The first chapter situates Lévinas and Ricœur’s reflections on recognition within the socio-political and intellectual context of their day. During a period when individuals experienced acute feelings of anonymity and estrangement within modern mass society as well as invidious forms of identification based on ethnic, racial, and religious categories, Lévinas and Ricœur offered responses to these forces amid the resurrection of Hegel studies, the emergence of existentialism and phenomenology in France, and the failure of modern liberal theology and efforts to revive religious traditions in the post-war period. The confluence of these intellectual trends provides the historical context to understand Lévinas and Ricœur’s distinct appropriations of Hegel’s concept of Anerkennung.
Chapters two and three detail Lévinas’s concept of recognition by considering in turn his philosophical and Jewish writings. Chapter two follows his critique of epistemological accounts of cognition presupposed in naturalism, which was the dominant method for the human and natural sciences up until the twentieth century, as well as his critique of phenomenology, which was Edmund Husserl’s alternative proposal for a rigorous scientific method. Whatever differences there are between these accounts of the sciences, they both narrowly reduced the scope of cognition to mere objects of knowledge. The chapter proceeds to argue that Lévinas’s distinct concept of ethical recognition can be seen as an attempt to pursue more faithfully what Husserl had initiated, that is, a rigorous science that accesses our most concrete existence. Chapter three follows a parallel structure by tracing his critique of epistemological accounts of cognition at the basis of pre-modern doctrinal sciences of Judaism as well as modern historical sciences of Judaism. Whatever differences there are between these accounts of the science of Judaism, they narrowly reduced cognition to an object of knowledge that neglected a more primordial ethical dimension. Instead, Lévinas proposes what he calls a ‘new science of Judaism,’ which retrieves classical sources that modern Judaism had neglected while enlarging its relevance beyond a historical community by employing a general phenomenology that would open up towards a certain form of moral universalism. He thereby draws from the textual sources and traditions of Judaism to re-interpret certain key Jewish doctrines within the horizon of the new science of phenomenology, while, at the same time, he re-interprets the phenomenon of recognition in specifically Jewish terms. Chapters two and three, then, form a pair as they both focus on Lévinas’s concept of recognition at the intersection of his phenomenology, ethics, and religion.

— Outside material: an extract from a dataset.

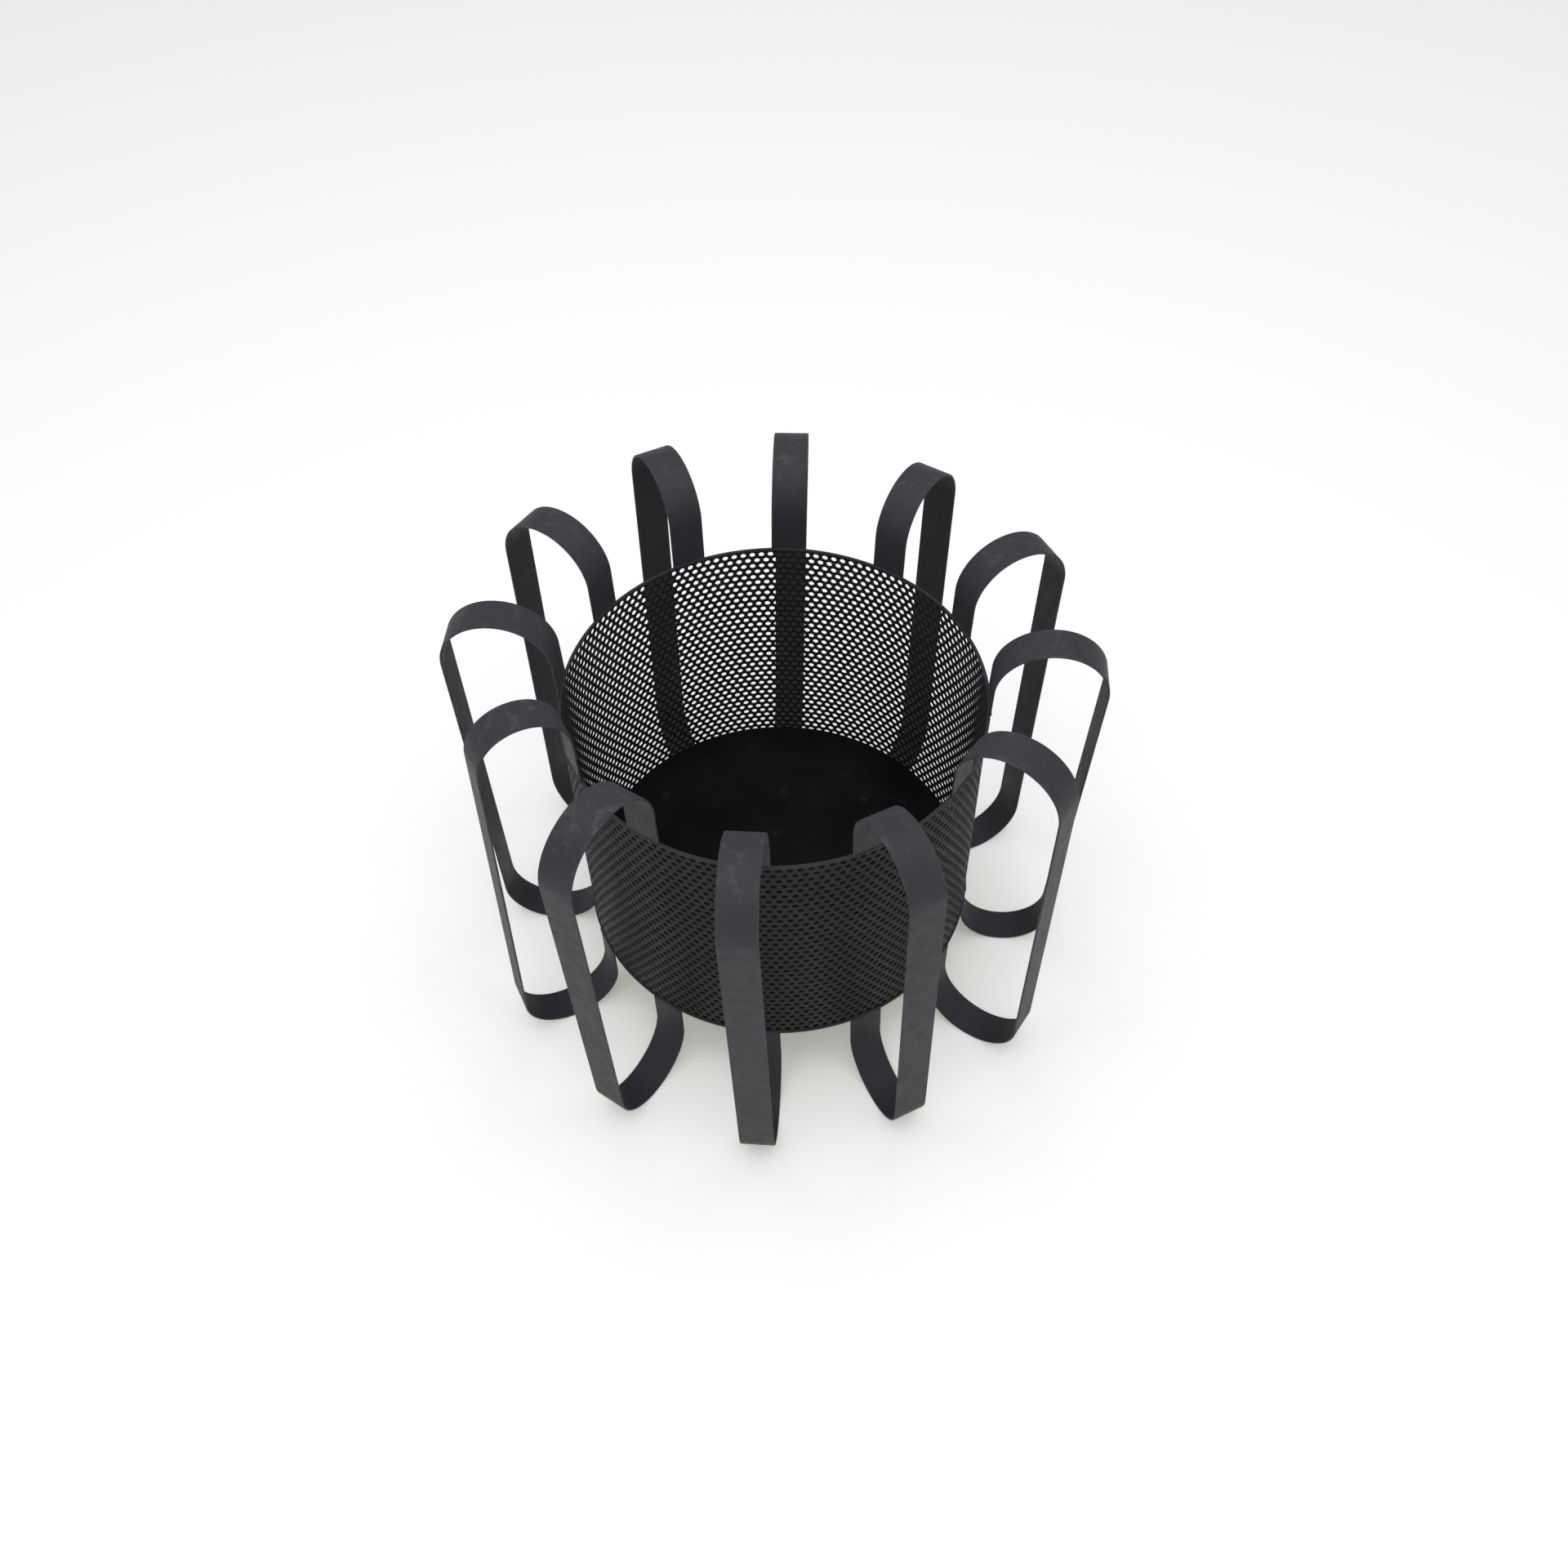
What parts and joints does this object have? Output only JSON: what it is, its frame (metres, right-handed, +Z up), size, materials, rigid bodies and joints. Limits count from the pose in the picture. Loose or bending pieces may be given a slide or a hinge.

Chapters four and five detail Ricœur’s concept of recognition by considering his philosophical and Christian writings. Chapter four traces Ricœur’s philosophical reflections from his early works in existential phenomenology through his later works in ethics and politics. Even as the structure of the chapter proceeds chronologically and logically in a way that marks shifts and detours in his thought, there are common structures and themes that link his later writings on the ethics and politics of recognition to his earlier works on the existential phenomenology of recognition. Chapter five engages in the constructive task of relating his writings on Christian theology, evinced in Gerhard Ebeling’s notion of the ‘process of the Word,’ to the church’s role in instructing and institutionalizing the phenomenological, ethical, and political dimensions of recognition. Ricœur’s reflections on the nature and task of theology present a complex and sophisticated approach that retrieves a post-Enlightenment appreciation of the Christian tradition, but insists on the ongoing creative appropriation and interpretation of Christian symbols, narratives, and texts for the purposes of personal, moral, social, and institutional transformation.
The sixth and final chapter concludes by putting Lévinas and Ricœur’s insights on recognition in conversation with contemporary social and political theory. The primordial existential-phenomenological dimension of recognition, the parsing of multiple ethical modalities of recognition, and the distinct contribution that religious traditions can make to an ethics and politics of recognition are all absent in discussions in contemporary social and political theory. By concluding with reflections in phenomenology, ethics, and religion as they relate to the ‘good of recognition’, I argue that Lévinas and Ricœur not only articulated a response to the pervasive problems of non-recognition and misrecognition in their day, but also suggest how their thought can contribute to current discussions in social and political theory.
Michael Sohn is Visiting Assistant Professor in the Department of Philosophy and Comparative Religion at Cleveland State University. He has authored several articles in peer-reviewed journals, including Journal of Religious Ethics, Philosophy Today, and Etudes Ricoeuriennes/ Ricoeur Studies, and he currently serves on the Board of Directors for The Society for Ricoeur Studies. This is his first book.